Second, there is the relocation issue. As we motored down the 400 miles of river from Chongqing to the dam we passed numerous signs that marked the eventual high water level of the dam at 176 meters above sea level. Much of the construction of the dam has already been completed (locks and hydroelectric generators are still under construction) and the lake has been filled up to 159 meters. In 2009 the lake level will rise to the final level of 176 meters. Anything that was previously on the river is now underwater or will soon be so. The government estimates that 1.5 million people will have to be relocated. Homes that have been occupied and fields that have been harvested for five centuries are being lost to the waters of the TGP. Burial sites and religious shrines will be lost.
The government provides those who have lost their houses with new apartments that are certainly more modern that what is being lost, but who wants to give up the family farm for a new city apartment? Many of the displaced are leaving the land permanently and moving to large industrial centers like Chongqing.

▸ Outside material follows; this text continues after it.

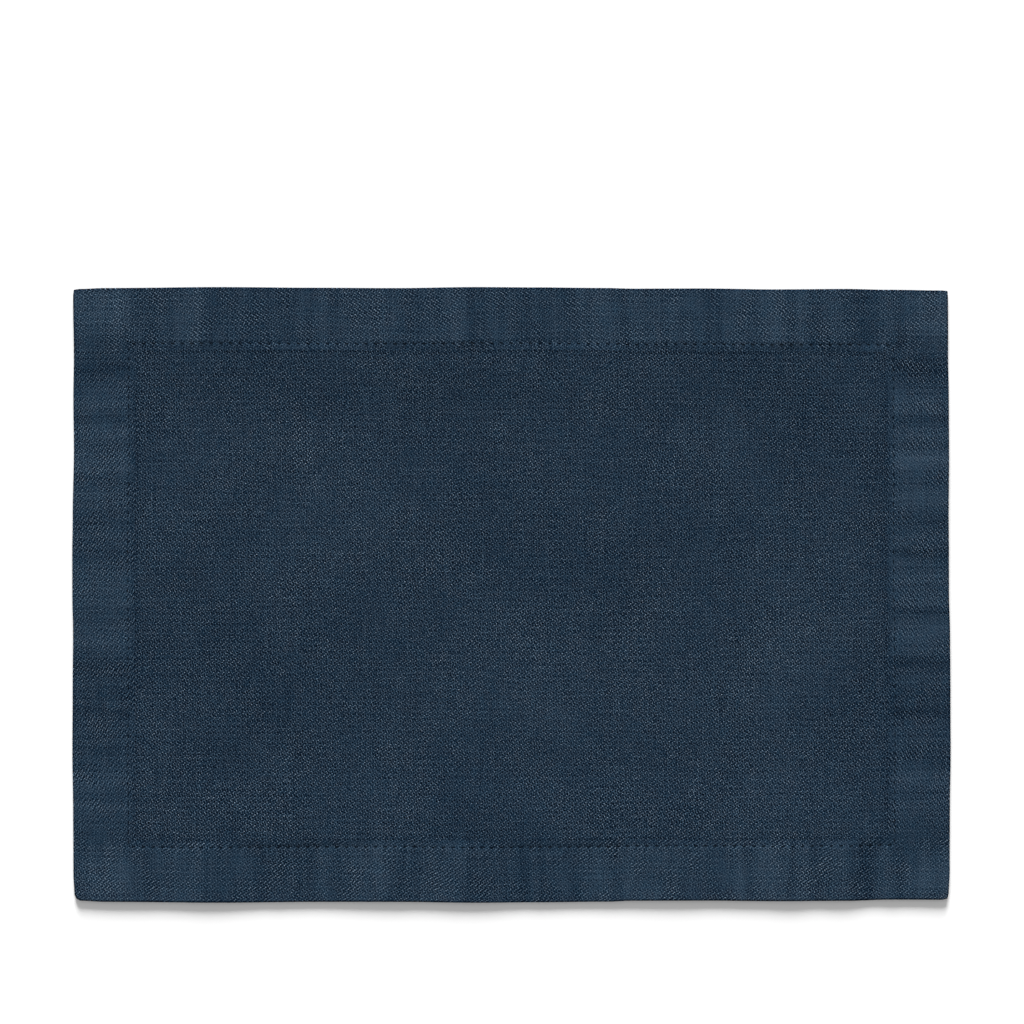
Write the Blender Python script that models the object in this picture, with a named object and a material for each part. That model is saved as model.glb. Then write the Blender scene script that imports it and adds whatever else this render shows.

The fact that all land is owned by the state makes the relocation process a little easier than it would be in the U.S., but it is still a human challenge of monumental proportions. It was my unscientific observation that a lot of the housing that has been built to relocate the affected families remains unoccupied. Some towns are currently a curious mixture of old dwellings near the shore and new buildings higher up. Land that will soon be inundated is currently being farmed as it has been for centuries.
Life for the residents of the Yangtze valley will certainly change as a result of the TGP, just as life changed in the Tennessee valley as a result of the TVA. Let’s hope the change is for the better.
As for the scenery, it is as beautiful and spectacular as ever. The TGP can’t change that. However, the partial filling of the lake has made travel up some the tributaries of the Yangtze possible. The gorges on the one tributary we went up were even more beautiful than the famous three gorges of the Yangtze. Sometimes change is beneficial.